*Short task*. Show only lines that include "this".

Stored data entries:
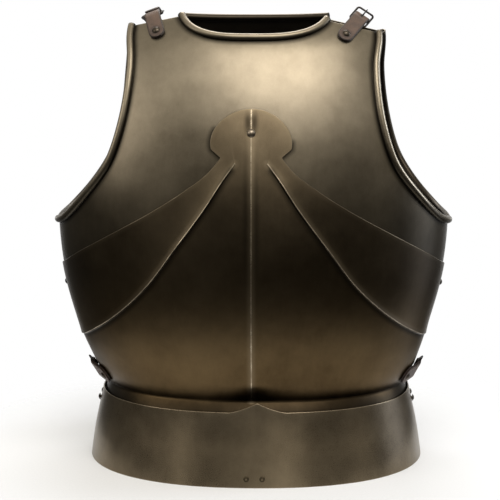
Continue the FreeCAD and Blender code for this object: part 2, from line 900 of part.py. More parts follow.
def strip(path, width, steps):
    """A single strap along a path of (point, across) pairs."""
    leather = Sheet(ply)

    def place(u, v):
        point, across = path(u)
        ahead = path(min(u + tip_probe, 1))[0] - path(max(u - tip_probe, 0))[0]
        out = ahead.cross(across)
        out.normalize()
        return point + across * (width * (v - 0.5)), out

    leather.patch(place, steps, 2, "lrbt")
    return leather.solid()


def in_frame(frame, points):
    """Points given as (X, Z) in a frame, with the frame's Y across."""
    across = frame.Rotation.multVec(Vector(0, 1, 0))
    return [(frame.multVec(Vector(x, 0, z)), across) for x, z in points]


def lying(frame, stages, stops):
    """Middle of a single strap that starts in a frame and runs through its stages."""
    points = []
    for run in stops:
        at = along_stages(stages, run).multVec(Vector(0, 0, strap_seat + ply / 2))
        points.append((at.x, at.z))
    return in_frame(frame, points)


parts = {}

# Plates
breastplate = upper_plate(
    front,
    0.0,
    breast_foot,
    neck_line(neck_height, neck_rise_left, neck_rise_right),
    (shoulder_angle, shoulder_angle),
    (shoulder_height_left, shoulder_height_right),
    (front_armhole_angles, front_armhole_shares),
)
backplate = upper_plate(
    back,
    backplate_out,
    waist_height,
    neck_line(back_neck_height, back_neck_rise, back_neck_rise),
    (back_shoulder_angle_left, back_shoulder_angle_right),
    (back_shoulder_height_left, back_shoulder_height_right),
    (back_armhole_angles, back_armhole_shares),
    waist_height - flange_drop,
)
plackart = plackart_solid()
fauld = band_solid(fauld_form, cusp_height)
culet = band_solid(culet_form, 0.0)

# Rivet that holds the finial to the breastplate
lift = plackart_out + sheet / 2


def crest_at(height):
    """The keel's outer line on the plackart."""
    return front_low.point(0, height, lift) + Vector(0, -keel(0, height), 0)


crest_point = crest_at(centre_rivet_height)
crest_way = crest_at(centre_rivet_height + probe) - crest_at(centre_rivet_height - probe)
crown_out = Vector(1, 0, 0).cross(crest_way)
crown_out.normalize()
crown_out = crown_out if crown_out.y < 0 else crown_out * -1
inside_point = front.point(0, centre_rivet_height, -sheet / 2)
centre_grip = (crest_point - inside_point).dot(crown_out) + seat_gap + centre_rivet_play
centre_frame = frame_at(crest_point + crown_out * seat_gap, Vector(1, 0, 0), crown_out)
centre_rivet = rivet(
    rivet_head, rivet_head_height, rivet_shank, centre_grip, rivet_tail, rivet_tail_height
)
parts["plackart_centre_rivet"] = placed(centre_rivet, centre_frame)
centre_hole = placed(drill(rivet_shank + hole_gap, 4 * centre_grip), centre_frame)
plackart = plackart.cut(centre_hole)
breastplate = breastplate.cut(centre_hole)

# Rivets that hold the plackart's sides to the breastplate
side_rivets = []
side_grip = plackart_out + sheet + 2 * seat_gap
for side in (-1, 1):
    angle = side * side_rivet_angle
    n = front.normal(angle, side_rivet_height)
    seat = front.point(angle, side_rivet_height, lift + seat_gap)
    frame = frame_at(seat, Vector(0, 1, 0).cross(n).cross(n) * -1, n)
    one = rivet(
        side_rivet_head, side_rivet_head_height, rivet_shank, side_grip, rivet_tail, rivet_tail_height
    )
    side_rivets.append(placed(one, frame))
    hole = placed(drill(rivet_shank + hole_gap, 2 * side_grip), frame)
    plackart = plackart.cut(hole)
    breastplate = breastplate.cut(hole)
parts["plackart_side_rivets"] = Part.makeCompound(side_rivets)

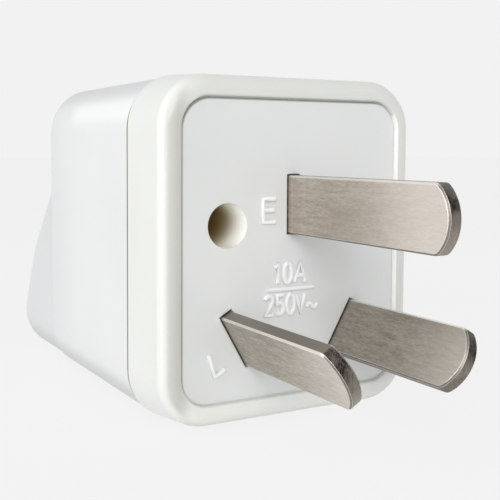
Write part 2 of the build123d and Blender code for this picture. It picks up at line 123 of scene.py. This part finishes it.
class Nodes:
    """Node tree of a material whose base colour is built up in layers."""

    def __init__(self, name, colour):
        self.material = bpy.data.materials.new(name)
        self.material.use_nodes = True
        self.tree = self.material.node_tree
        self.shader = self.tree.nodes["Principled BSDF"]
        texture = self.tree.nodes.new("ShaderNodeTexCoord").outputs
        self.coords, self.normal = texture["Object"], texture["Normal"]
        self.tint = colour

    def surface(self, values):
        """Give inputs of the surface shader links or plain values."""
        for key, value in values.items():
            put(self.tree, value, self.shader.inputs[key])

    def layer(self, amount, colour):
        """Lay a colour over the base colour, by an amount from 0 to 1."""
        self.tint = self.mix(amount, self.tint, colour)
        self.surface({"Base Color": self.tint})

    def scaled(self, scale, turn=(0, 0, 0)):
        """Place on the object, scaled and turned."""
        node = self.tree.nodes.new("ShaderNodeMapping")
        node.inputs["Scale"].default_value = scale
        node.inputs["Rotation"].default_value = turn
        self.tree.links.new(self.coords, node.inputs["Vector"])
        return node.outputs["Vector"]

    def axis(self, letter):
        """Place along one axis, in metres."""
        node = self.tree.nodes.new("ShaderNodeSeparateXYZ")
        self.tree.links.new(self.coords, node.inputs["Vector"])
        return node.outputs[letter]

    def noise(self, scale, detail=2, roughness=0.5, vector=None):
        """Noise from 0 to 1, even over the object or along a scaled place."""
        node = self.tree.nodes.new("ShaderNodeTexNoise")
        node.inputs["Scale"].default_value = scale
        node.inputs["Detail"].default_value = detail
        node.inputs["Roughness"].default_value = roughness
        self.tree.links.new(vector or self.coords, node.inputs["Vector"])
        return node.outputs["Fac"]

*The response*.
Continue the FreeCAD and Blender code for this object: part 2, from line 900 of part.py. More parts follow.
Write part 2 of the build123d and Blender code for this picture. It picks up at line 123 of scene.py. This part finishes it.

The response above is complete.